┏━━

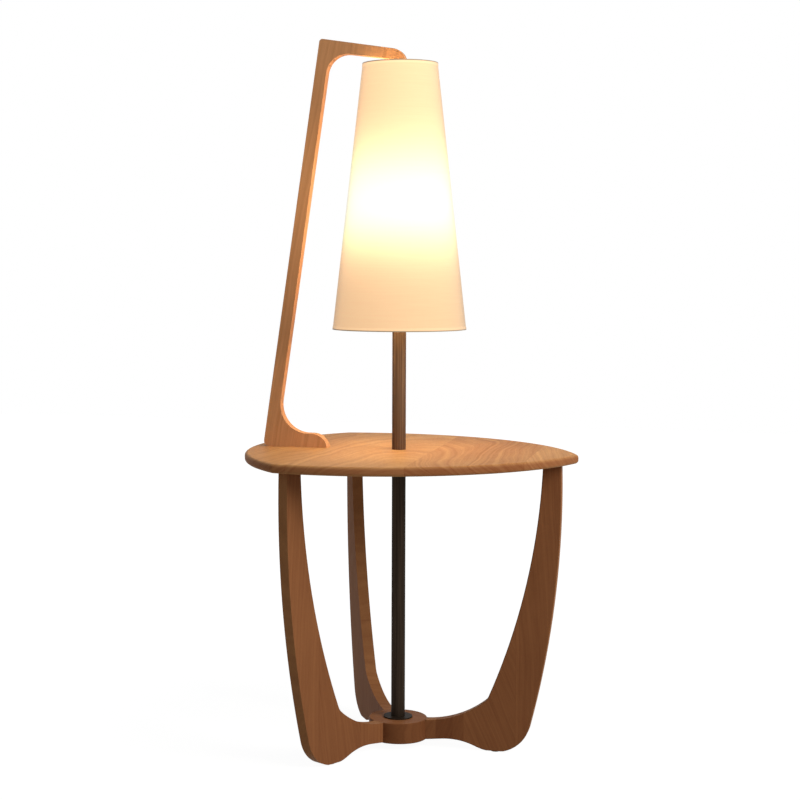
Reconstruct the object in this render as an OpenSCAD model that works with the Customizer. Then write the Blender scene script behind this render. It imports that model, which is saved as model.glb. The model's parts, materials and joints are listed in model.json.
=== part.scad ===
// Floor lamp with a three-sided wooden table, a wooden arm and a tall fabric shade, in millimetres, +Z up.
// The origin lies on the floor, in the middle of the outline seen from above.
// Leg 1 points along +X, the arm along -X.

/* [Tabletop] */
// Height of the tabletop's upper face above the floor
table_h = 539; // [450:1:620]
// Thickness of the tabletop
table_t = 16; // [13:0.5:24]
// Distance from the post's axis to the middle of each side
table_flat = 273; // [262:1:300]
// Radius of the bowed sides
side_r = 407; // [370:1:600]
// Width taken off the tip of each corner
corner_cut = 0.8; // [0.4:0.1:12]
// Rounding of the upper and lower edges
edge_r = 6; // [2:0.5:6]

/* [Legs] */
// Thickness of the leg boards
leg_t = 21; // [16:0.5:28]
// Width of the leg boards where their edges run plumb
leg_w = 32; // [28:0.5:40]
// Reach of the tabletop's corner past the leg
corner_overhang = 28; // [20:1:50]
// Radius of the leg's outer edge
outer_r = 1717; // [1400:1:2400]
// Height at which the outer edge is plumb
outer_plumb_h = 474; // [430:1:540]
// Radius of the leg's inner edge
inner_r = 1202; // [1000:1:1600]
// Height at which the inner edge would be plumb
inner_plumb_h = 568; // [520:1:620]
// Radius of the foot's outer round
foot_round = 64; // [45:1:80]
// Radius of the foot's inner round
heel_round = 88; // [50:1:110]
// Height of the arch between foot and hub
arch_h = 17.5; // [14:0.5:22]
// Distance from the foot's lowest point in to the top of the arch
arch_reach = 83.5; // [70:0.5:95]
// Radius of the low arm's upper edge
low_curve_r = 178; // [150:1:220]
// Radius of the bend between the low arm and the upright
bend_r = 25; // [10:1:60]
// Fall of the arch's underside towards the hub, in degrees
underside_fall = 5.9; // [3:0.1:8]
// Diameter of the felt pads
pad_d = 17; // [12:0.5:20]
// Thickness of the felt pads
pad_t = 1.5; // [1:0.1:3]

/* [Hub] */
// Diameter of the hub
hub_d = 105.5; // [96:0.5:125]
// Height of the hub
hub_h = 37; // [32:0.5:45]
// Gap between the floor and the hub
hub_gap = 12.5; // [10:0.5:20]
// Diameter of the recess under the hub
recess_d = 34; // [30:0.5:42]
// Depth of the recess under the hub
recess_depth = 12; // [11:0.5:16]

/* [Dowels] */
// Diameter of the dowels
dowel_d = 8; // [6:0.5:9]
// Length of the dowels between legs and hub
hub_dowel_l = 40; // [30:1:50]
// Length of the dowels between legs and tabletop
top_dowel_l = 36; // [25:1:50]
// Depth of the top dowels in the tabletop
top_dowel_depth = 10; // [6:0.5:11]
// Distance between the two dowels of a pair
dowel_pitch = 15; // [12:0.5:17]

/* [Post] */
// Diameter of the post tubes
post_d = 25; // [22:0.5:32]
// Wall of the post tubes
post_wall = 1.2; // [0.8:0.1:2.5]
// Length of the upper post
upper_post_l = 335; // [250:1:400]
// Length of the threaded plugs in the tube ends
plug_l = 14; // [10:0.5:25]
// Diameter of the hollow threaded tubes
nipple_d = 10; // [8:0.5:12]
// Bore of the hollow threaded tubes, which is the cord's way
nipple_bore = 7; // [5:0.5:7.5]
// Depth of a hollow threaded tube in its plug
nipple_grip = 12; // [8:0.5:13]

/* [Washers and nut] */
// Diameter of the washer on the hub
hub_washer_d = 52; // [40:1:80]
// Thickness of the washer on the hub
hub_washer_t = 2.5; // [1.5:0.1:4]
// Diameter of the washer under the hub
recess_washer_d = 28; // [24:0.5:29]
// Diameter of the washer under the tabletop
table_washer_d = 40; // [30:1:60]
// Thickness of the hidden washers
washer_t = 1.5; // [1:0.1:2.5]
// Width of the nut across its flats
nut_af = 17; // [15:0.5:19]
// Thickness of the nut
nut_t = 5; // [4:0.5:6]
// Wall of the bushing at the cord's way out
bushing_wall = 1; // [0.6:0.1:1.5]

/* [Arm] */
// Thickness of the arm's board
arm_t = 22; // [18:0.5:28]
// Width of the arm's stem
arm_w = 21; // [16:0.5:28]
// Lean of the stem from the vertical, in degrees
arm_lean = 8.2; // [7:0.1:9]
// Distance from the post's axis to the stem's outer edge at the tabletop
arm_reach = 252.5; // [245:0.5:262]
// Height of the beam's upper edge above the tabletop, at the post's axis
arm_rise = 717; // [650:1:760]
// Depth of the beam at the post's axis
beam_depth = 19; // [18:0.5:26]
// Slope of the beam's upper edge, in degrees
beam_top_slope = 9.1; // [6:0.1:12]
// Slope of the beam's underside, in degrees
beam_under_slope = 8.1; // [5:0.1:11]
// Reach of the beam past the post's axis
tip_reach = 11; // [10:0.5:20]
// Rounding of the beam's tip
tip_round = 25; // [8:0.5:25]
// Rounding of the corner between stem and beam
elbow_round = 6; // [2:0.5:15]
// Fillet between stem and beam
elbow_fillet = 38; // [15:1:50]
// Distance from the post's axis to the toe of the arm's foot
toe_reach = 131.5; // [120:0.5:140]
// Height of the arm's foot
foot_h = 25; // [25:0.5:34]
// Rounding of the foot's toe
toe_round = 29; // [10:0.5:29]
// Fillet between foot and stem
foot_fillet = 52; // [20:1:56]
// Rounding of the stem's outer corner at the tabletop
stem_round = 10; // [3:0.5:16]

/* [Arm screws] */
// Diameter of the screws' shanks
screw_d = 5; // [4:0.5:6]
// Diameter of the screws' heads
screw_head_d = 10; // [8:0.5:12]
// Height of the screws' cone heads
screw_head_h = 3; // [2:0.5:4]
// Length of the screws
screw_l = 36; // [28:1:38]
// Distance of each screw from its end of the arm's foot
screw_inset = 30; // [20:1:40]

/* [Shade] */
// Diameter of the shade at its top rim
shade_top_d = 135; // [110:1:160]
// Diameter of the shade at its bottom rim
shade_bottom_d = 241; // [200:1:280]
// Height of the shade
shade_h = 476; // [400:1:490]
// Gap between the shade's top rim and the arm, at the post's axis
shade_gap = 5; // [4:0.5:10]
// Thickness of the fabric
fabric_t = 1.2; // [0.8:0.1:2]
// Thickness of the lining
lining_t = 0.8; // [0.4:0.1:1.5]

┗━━
┏━━

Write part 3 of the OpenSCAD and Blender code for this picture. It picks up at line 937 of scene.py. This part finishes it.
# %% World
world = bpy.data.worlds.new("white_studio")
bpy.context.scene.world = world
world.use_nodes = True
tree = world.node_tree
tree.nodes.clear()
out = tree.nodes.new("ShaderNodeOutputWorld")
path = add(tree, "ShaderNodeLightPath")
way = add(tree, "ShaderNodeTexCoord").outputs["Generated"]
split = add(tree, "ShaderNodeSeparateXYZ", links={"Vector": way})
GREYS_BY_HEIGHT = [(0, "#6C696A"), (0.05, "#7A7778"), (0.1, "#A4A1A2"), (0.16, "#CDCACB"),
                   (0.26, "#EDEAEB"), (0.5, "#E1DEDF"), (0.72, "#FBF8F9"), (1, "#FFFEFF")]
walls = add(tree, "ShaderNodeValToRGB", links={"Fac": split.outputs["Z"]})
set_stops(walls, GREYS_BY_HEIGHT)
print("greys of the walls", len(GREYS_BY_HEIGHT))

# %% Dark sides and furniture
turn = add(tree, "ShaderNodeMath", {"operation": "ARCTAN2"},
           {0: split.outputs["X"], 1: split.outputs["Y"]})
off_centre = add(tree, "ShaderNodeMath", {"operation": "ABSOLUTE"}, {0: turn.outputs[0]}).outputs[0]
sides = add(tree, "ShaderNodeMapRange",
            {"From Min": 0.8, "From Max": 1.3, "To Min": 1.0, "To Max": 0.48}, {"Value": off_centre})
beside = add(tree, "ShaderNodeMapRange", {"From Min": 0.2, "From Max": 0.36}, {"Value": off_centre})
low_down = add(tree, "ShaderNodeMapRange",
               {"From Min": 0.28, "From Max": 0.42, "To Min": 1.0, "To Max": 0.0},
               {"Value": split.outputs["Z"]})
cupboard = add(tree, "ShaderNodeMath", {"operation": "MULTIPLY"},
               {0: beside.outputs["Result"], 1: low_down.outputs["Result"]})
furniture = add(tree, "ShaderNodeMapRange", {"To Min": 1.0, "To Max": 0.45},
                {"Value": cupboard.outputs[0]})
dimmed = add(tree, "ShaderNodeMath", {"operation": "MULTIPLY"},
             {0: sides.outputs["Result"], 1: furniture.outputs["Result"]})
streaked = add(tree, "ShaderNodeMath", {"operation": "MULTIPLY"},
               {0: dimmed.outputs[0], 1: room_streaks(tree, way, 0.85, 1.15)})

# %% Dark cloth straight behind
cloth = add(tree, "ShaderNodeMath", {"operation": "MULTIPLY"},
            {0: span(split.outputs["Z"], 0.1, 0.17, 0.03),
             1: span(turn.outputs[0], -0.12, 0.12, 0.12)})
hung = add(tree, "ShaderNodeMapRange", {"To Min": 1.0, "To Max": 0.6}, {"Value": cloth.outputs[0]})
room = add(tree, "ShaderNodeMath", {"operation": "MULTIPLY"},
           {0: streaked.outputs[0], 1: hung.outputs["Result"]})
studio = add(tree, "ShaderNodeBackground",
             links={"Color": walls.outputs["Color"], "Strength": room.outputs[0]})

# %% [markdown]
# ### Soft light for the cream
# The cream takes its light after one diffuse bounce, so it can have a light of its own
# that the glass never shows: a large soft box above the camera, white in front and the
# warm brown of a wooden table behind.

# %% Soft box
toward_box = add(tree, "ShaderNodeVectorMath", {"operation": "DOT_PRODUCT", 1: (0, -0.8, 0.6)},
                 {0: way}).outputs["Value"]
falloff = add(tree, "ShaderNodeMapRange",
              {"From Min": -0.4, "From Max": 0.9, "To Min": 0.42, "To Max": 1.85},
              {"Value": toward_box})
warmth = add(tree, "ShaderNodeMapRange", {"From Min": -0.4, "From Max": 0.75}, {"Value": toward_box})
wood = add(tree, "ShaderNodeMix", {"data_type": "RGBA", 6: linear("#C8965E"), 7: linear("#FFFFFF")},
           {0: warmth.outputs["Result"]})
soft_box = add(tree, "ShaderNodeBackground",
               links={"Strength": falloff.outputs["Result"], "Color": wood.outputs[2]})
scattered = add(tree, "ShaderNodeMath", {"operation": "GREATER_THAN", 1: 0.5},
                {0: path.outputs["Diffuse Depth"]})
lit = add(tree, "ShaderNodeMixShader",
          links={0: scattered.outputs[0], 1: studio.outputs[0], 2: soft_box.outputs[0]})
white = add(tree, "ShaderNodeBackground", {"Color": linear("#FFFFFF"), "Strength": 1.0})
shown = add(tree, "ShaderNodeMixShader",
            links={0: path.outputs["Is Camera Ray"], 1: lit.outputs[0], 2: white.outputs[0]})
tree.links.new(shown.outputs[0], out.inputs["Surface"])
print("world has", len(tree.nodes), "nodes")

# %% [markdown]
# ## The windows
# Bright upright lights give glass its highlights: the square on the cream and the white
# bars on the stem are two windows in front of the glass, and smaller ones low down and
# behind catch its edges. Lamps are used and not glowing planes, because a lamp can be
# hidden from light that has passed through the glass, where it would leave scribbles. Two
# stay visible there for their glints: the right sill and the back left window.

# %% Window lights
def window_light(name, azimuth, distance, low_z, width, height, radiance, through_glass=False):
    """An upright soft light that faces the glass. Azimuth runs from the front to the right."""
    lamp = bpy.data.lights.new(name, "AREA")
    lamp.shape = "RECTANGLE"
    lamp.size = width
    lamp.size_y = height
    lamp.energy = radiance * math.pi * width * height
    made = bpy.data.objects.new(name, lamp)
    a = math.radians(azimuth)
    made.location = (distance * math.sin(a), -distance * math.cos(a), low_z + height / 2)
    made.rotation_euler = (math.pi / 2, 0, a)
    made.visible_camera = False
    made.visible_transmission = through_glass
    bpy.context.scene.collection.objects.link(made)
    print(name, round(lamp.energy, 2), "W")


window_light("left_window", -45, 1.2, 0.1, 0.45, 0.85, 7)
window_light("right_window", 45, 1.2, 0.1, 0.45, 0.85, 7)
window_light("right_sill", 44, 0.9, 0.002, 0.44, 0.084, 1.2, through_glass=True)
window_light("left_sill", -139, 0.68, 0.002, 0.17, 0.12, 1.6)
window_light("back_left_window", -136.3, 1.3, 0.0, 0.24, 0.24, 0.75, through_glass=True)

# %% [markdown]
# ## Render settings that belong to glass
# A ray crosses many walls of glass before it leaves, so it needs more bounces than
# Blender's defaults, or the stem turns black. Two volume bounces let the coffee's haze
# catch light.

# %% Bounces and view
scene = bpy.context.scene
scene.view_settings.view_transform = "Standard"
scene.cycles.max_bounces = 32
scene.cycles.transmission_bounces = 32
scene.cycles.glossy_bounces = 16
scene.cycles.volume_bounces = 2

┗━━

**What needs to be done**
Transcribe word for word the lines from the one holding "Reconstruct the object" through the one holding "edge_r = 6; // [2:0.5:6]". Include both, and add nothing.

**Answer to the task**
Reconstruct the object in this render as an OpenSCAD model that works with the Customizer. Then write the Blender scene script behind this render. It imports that model, which is saved as model.glb. The model's parts, materials and joints are listed in model.json.
=== part.scad ===
// Floor lamp with a three-sided wooden table, a wooden arm and a tall fabric shade, in millimetres, +Z up.
// The origin lies on the floor, in the middle of the outline seen from above.
// Leg 1 points along +X, the arm along -X.

/* [Tabletop] */
// Height of the tabletop's upper face above the floor
table_h = 539; // [450:1:620]
// Thickness of the tabletop
table_t = 16; // [13:0.5:24]
// Distance from the post's axis to the middle of each side
table_flat = 273; // [262:1:300]
// Radius of the bowed sides
side_r = 407; // [370:1:600]
// Width taken off the tip of each corner
corner_cut = 0.8; // [0.4:0.1:12]
// Rounding of the upper and lower edges
edge_r = 6; // [2:0.5:6]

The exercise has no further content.